Andando avanti: «La sapiente ed autorevole guida da presidente, unita all'indole paterna accogliente e comprensiva assolutamente mai autoreferenziale, ma sempre aperta al dialogo, al confronto e alla condivisione, hanno consentito di percorrere insieme, con grande serenità, un bellissimo tratto del nostro percorso professionale "a braccetto"». «Dirigente, magistrato e, prima ancora, uomo dotato di equilibrio e saggezza tali da rappresentare il "porto sicuro" per ogni naufrago del palazzo di Viale de Pietro». Gli aneddoti: «Roberto Tanisi, un Presidente un po' anomalo. Arriva un carrello di faldoni e la prima cosa che pensa non è "a chi dovrò assegnare questo processo?" perché lui ha già deciso: lo assegnerà a sé stesso. Non fatelo però arrabbiare con inutili formalismi perché "noi lavoriamo a servizio dei cittadini" continua a ripetere "i problemi li dobbiamo risolvere non creare!». E ancora: «Verba docent, exempla trahunt. Caro Roberto, se ripenso a quando ho iniziato, come giovane giudice a latere del collegio da te presieduto, mi vengono in mente anni bellissimi. Accanto alla fatica del lavoro e dell'impegno, c'è sempre stato spazio per riflettere a fondo sulle vicende della vita che i processi proiettano». «Giorni addietro - altro racconto - passando a salutarlo dalla sua stanza, mi ha indicato un mobile completamente ricoperto da faldoni, dicendomi che era un processo assai impegnativo che si sarebbe concluso due giorni prima del suo pensionamento e del quale si era assunto egli stesso il compito di redigere la sentenza, instancabile lavoratore sino all'ultimo istante delle sue funzioni».

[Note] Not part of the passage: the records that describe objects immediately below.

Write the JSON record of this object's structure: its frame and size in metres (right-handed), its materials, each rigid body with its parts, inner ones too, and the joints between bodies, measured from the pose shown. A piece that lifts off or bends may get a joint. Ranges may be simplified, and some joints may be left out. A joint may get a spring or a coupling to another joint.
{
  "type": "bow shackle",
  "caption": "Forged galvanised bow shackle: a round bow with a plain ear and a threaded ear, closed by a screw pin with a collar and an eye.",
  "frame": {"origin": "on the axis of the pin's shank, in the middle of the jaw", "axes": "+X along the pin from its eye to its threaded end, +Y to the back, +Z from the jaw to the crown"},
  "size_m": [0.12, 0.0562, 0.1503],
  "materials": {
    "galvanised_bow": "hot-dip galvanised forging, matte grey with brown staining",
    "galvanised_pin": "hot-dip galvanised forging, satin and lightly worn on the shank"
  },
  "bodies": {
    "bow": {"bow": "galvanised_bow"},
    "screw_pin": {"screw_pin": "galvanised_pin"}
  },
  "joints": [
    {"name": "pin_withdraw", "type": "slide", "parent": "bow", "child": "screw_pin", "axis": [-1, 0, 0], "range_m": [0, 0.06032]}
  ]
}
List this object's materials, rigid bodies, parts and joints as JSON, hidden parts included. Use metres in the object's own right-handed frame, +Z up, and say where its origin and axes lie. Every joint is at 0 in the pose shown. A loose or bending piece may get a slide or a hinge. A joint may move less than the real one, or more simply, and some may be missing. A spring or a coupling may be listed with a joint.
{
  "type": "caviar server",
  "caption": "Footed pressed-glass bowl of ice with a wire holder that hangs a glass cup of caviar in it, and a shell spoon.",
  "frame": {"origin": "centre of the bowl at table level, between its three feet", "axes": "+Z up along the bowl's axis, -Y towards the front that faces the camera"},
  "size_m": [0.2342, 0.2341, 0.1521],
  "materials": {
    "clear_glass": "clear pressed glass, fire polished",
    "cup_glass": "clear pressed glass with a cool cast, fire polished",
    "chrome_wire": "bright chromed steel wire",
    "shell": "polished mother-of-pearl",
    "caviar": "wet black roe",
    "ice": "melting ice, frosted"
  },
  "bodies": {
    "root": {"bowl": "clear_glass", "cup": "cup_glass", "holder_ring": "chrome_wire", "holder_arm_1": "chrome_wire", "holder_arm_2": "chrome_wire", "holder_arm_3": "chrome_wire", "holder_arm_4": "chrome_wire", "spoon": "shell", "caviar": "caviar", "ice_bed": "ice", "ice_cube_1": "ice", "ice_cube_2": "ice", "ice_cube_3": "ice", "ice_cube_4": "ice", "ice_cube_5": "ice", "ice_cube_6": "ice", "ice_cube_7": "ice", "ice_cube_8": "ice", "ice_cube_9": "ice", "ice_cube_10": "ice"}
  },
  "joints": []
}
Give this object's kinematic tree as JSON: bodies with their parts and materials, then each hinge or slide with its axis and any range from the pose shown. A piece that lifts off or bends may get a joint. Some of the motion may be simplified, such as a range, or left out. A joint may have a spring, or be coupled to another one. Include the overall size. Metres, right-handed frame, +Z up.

«A me piace pensarlo - un altro collega - come un magistrato nel quale l'uomo e il giudice si sono fusi in un unico grande esempio di umanità, grazie al quale il diritto può "respirare" e diventare prossimo ad ogni uomo, attraverso il ricorso alla sensibilità e alla cultura. Un uomo limpido, profondo e buono, un magistrato che non ha mai avuto il "problema" di essere magistrato». «Innamorato del proprio lavoro - dice un giudice - ha sempre saputo infondere in chi lavorava con lui passione ed entusiasmo, insegnandoci a prestare estrema attenzione non solo alle carte processuali, ma anche, e soprattutto, alle vicende umane, spesso tragiche, all'interno delle quali eravamo chiamati ad assumere decisioni, che solo in minima parte avrebbero potuto ricomporre equilibri ormai definitivamente compromessi; insegnandoci un profondo rispetto verso tutti i protagonisti di quelle vicende, che da noi attendevano risposte; in poche parole, insegnandoci a emettere giudizi senza giudicare'».
«Per me Roberto Tanisi ha dato un volto al "buon padre di famiglia" - un altro ancora - ma non nel significato che i manuali di diritto civile utilizzano per intendere la persona diligente che si prende cura di sé e degli interessi collettivi, quanto in quello più umano del padre buono che ha a cuore la propria famiglia».